Parts and joints as JSON

────────

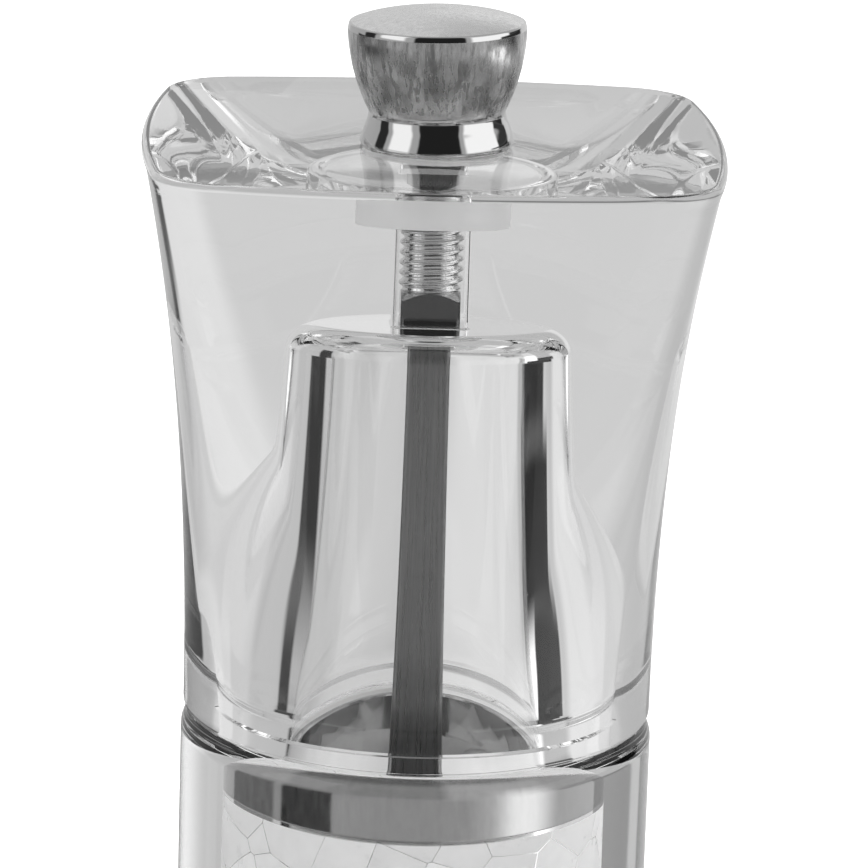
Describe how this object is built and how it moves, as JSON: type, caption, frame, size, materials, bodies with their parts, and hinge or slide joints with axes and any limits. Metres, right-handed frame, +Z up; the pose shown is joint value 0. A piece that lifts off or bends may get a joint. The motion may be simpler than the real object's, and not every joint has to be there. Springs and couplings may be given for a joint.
{
  "type": "pepper mill",
  "caption": "Hand-turned pepper mill with a clear round body, a clear squared head that turns a square steel bar, a conical grinder in the base and a waisted steel knob that sets the grind.",
  "frame": {"origin": "centre of the base, on the surface the mill stands on", "axes": "+Z up along the turning axis; +X and +Y square to the head's flat faces"},
  "size_m": [0.0536, 0.0536, 0.1365],
  "materials": {
    "acrylic": "clear polished acrylic with fine handling scratches",
    "polished_steel": "polished steel, bright turned foot, slightly scuffed upper part",
    "bar_steel": "drawn bar with fine lengthwise streaks",
    "spring_steel": "bright spring wire and pressed washers",
    "screw_steel": "bright zinc plate",
    "nylon": "translucent natural nylon, machined",
    "ceramic": null,
    "moulding": "black moulded plastic, fine texture"
  },
  "bodies": {
    "mill_body": {"body": "acrylic", "top_collar": "polished_steel", "grinder_housing": "moulding", "stator_ring": "ceramic", "retainer_ring": "moulding", "bridge": "moulding", "shaft_bearing": "nylon", "housing_screw_1": "screw_steel", "housing_screw_2": "screw_steel", "housing_screw_3": "screw_steel"},
    "turning": {"spring_washer": "spring_steel", "spring": "spring_steel"},
    "spindle": {"drive_shaft": "bar_steel", "spring_seat": "spring_steel", "rotor": "ceramic", "rotor_washer": "spring_steel", "rotor_nut": "screw_steel"},
    "head_unit": {"head": "acrylic", "stud_bush": "nylon"},
    "knob_unit": {"knob": "polished_steel"}
  },
  "joints": [
    {"name": "grind_turn", "type": "hinge", "parent": "mill_body", "child": "turning", "pos_m": [0, 0, 0], "axis": [0, 0, 1], "continuous": true},
    {"name": "grind_adjust", "type": "slide", "parent": "turning", "child": "spindle", "axis": [0, 0, 1], "range_m": [-0.001, 0.0005], "deforming": ["spring"]},
    {"name": "head_lift", "type": "slide", "parent": "turning", "child": "head_unit", "axis": [0, 0, 1], "range_m": [0, 0.07]},
    {"name": "knob_turn", "type": "hinge", "parent": "head_unit", "child": "knob_unit", "pos_m": [0, 0, 0.1246], "axis": [0, 0, 1], "range_deg": [-180, 360]}
  ],
  "couplings": [
    {"joint": "knob_turn", "follows": "grind_adjust", "rad_per_m": -6283}
  ]
}
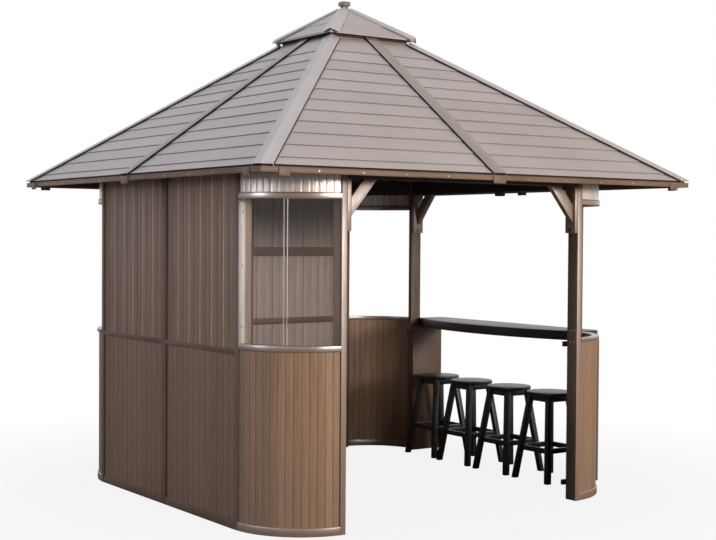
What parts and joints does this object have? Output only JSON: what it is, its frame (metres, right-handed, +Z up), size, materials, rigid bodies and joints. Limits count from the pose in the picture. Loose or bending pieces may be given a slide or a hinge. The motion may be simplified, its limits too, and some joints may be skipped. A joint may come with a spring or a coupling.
{
  "type": "hot tub gazebo",
  "caption": "Square timber and composite gazebo with rounded corners, an open entrance, a bar with stools, a curved corner window and a two-tier hip roof.",
  "frame": {"origin": "on the ground under the middle of the roof", "axes": "+Z up, -Y the open entrance, +X the bar, -X and +Y the closed walls"},
  "size_m": [3.312, 3.312, 3.3402],
  "materials": {
    "post_wood": "dark brown stain, satin",
    "wall_boards": "taupe brown, fine grain, satin",
    "rails": "brown, satin",
    "roof_boards": "greyish taupe, satin",
    "roof_caps": "brown taupe, satin",
    "glass": "clear, glossy",
    "dark_wood": "black lacquer, satin"
  },
  "bodies": {
    "root": {"corner_posts": "post_wood", "header_beams": "post_wood", "corner_beams": "post_wood", "knee_braces": "post_wood", "back_right_half_wall": "wall_boards", "back_left_half_wall": "wall_boards", "front_left_half_wall": "wall_boards", "front_right_half_wall": "wall_boards", "back_right_valance": "wall_boards", "back_left_valance": "wall_boards", "front_left_valance": "wall_boards", "front_right_valance": "wall_boards", "corner_base_rails": "rails", "corner_cap_rails": "rails", "valance_rails": "rails", "window_sill": "rails", "window_panes": "glass", "window_strips": "rails", "left_wall_boards": "wall_boards", "back_wall_boards": "wall_boards", "left_wall_frame": "rails", "back_wall_frame": "rails", "roof_front": "roof_boards", "roof_right": "roof_boards", "roof_back": "roof_boards", "roof_left": "roof_boards", "rafters": "post_wood", "rafter_collar": "post_wood", "hip_caps": "roof_caps", "rib_caps": "roof_caps", "eave_end_plates": "roof_caps", "eave_fascia": "roof_caps", "upper_tier_roof": "roof_boards", "upper_tier_caps": "roof_caps", "finial": "roof_caps", "bar_counter": "dark_wood", "bar_end_panels": "wall_boards", "bar_panel_blocks": "dark_wood", "header_knob": "dark_wood", "bar_stool_1": "dark_wood", "bar_stool_2": "dark_wood", "bar_stool_3": "dark_wood", "bar_stool_4": "dark_wood"}
  },
  "joints": []
}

────────

| Work to do |
Give the records above again, word for word.

| Reply |
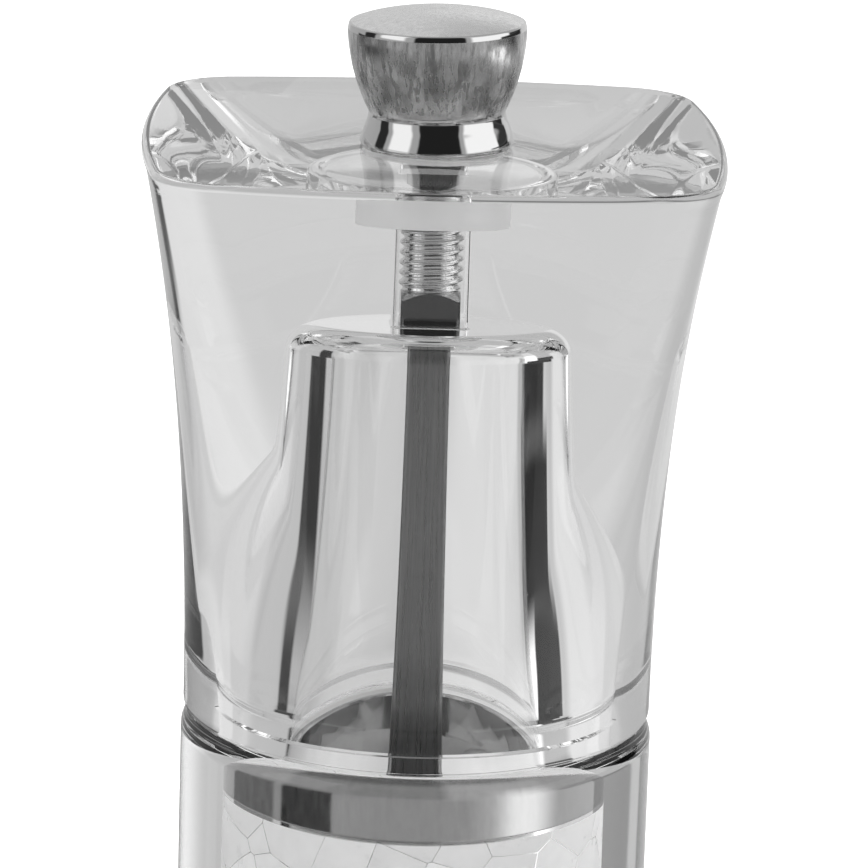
Describe how this object is built and how it moves, as JSON: type, caption, frame, size, materials, bodies with their parts, and hinge or slide joints with axes and any limits. Metres, right-handed frame, +Z up; the pose shown is joint value 0. A piece that lifts off or bends may get a joint. The motion may be simpler than the real object's, and not every joint has to be there. Springs and couplings may be given for a joint.
{
  "type": "pepper mill",
  "caption": "Hand-turned pepper mill with a clear round body, a clear squared head that turns a square steel bar, a conical grinder in the base and a waisted steel knob that sets the grind.",
  "frame": {"origin": "centre of the base, on the surface the mill stands on", "axes": "+Z up along the turning axis; +X and +Y square to the head's flat faces"},
  "size_m": [0.0536, 0.0536, 0.1365],
  "materials": {
    "acrylic": "clear polished acrylic with fine handling scratches",
    "polished_steel": "polished steel, bright turned foot, slightly scuffed upper part",
    "bar_steel": "drawn bar with fine lengthwise streaks",
    "spring_steel": "bright spring wire and pressed washers",
    "screw_steel": "bright zinc plate",
    "nylon": "translucent natural nylon, machined",
    "ceramic": null,
    "moulding": "black moulded plastic, fine texture"
  },
  "bodies": {
    "mill_body": {"body": "acrylic", "top_collar": "polished_steel", "grinder_housing": "moulding", "stator_ring": "ceramic", "retainer_ring": "moulding", "bridge": "moulding", "shaft_bearing": "nylon", "housing_screw_1": "screw_steel", "housing_screw_2": "screw_steel", "housing_screw_3": "screw_steel"},
    "turning": {"spring_washer": "spring_steel", "spring": "spring_steel"},
    "spindle": {"drive_shaft": "bar_steel", "spring_seat": "spring_steel", "rotor": "ceramic", "rotor_washer": "spring_steel", "rotor_nut": "screw_steel"},
    "head_unit": {"head": "acrylic", "stud_bush": "nylon"},
    "knob_unit": {"knob": "polished_steel"}
  },
  "joints": [
    {"name": "grind_turn", "type": "hinge", "parent": "mill_body", "child": "turning", "pos_m": [0, 0, 0], "axis": [0, 0, 1], "continuous": true},
    {"name": "grind_adjust", "type": "slide", "parent": "turning", "child": "spindle", "axis": [0, 0, 1], "range_m": [-0.001, 0.0005], "deforming": ["spring"]},
    {"name": "head_lift", "type": "slide", "parent": "turning", "child": "head_unit", "axis": [0, 0, 1], "range_m": [0, 0.07]},
    {"name": "knob_turn", "type": "hinge", "parent": "head_unit", "child": "knob_unit", "pos_m": [0, 0, 0.1246], "axis": [0, 0, 1], "range_deg": [-180, 360]}
  ],
  "couplings": [
    {"joint": "knob_turn", "follows": "grind_adjust", "rad_per_m": -6283}
  ]
}
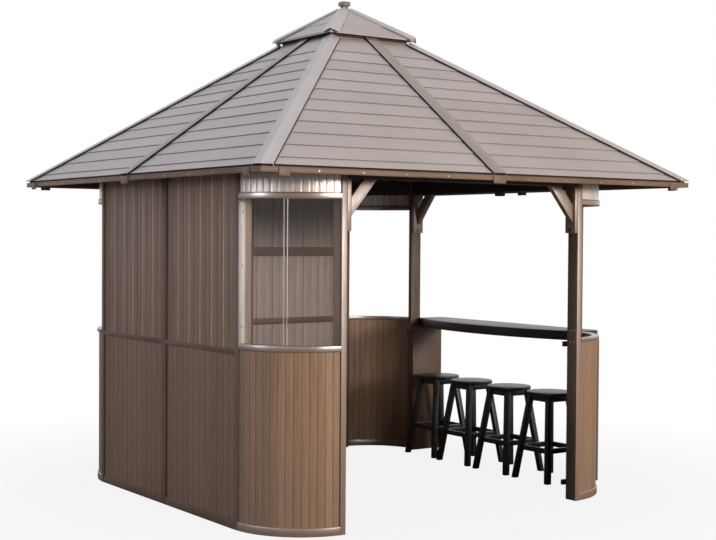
What parts and joints does this object have? Output only JSON: what it is, its frame (metres, right-handed, +Z up), size, materials, rigid bodies and joints. Limits count from the pose in the picture. Loose or bending pieces may be given a slide or a hinge. The motion may be simplified, its limits too, and some joints may be skipped. A joint may come with a spring or a coupling.
{
  "type": "hot tub gazebo",
  "caption": "Square timber and composite gazebo with rounded corners, an open entrance, a bar with stools, a curved corner window and a two-tier hip roof.",
  "frame": {"origin": "on the ground under the middle of the roof", "axes": "+Z up, -Y the open entrance, +X the bar, -X and +Y the closed walls"},
  "size_m": [3.312, 3.312, 3.3402],
  "materials": {
    "post_wood": "dark brown stain, satin",
    "wall_boards": "taupe brown, fine grain, satin",
    "rails": "brown, satin",
    "roof_boards": "greyish taupe, satin",
    "roof_caps": "brown taupe, satin",
    "glass": "clear, glossy",
    "dark_wood": "black lacquer, satin"
  },
  "bodies": {
    "root": {"corner_posts": "post_wood", "header_beams": "post_wood", "corner_beams": "post_wood", "knee_braces": "post_wood", "back_right_half_wall": "wall_boards", "back_left_half_wall": "wall_boards", "front_left_half_wall": "wall_boards", "front_right_half_wall": "wall_boards", "back_right_valance": "wall_boards", "back_left_valance": "wall_boards", "front_left_valance": "wall_boards", "front_right_valance": "wall_boards", "corner_base_rails": "rails", "corner_cap_rails": "rails", "valance_rails": "rails", "window_sill": "rails", "window_panes": "glass", "window_strips": "rails", "left_wall_boards": "wall_boards", "back_wall_boards": "wall_boards", "left_wall_frame": "rails", "back_wall_frame": "rails", "roof_front": "roof_boards", "roof_right": "roof_boards", "roof_back": "roof_boards", "roof_left": "roof_boards", "rafters": "post_wood", "rafter_collar": "post_wood", "hip_caps": "roof_caps", "rib_caps": "roof_caps", "eave_end_plates": "roof_caps", "eave_fascia": "roof_caps", "upper_tier_roof": "roof_boards", "upper_tier_caps": "roof_caps", "finial": "roof_caps", "bar_counter": "dark_wood", "bar_end_panels": "wall_boards", "bar_panel_blocks": "dark_wood", "header_knob": "dark_wood", "bar_stool_1": "dark_wood", "bar_stool_2": "dark_wood", "bar_stool_3": "dark_wood", "bar_stool_4": "dark_wood"}
  },
  "joints": []
}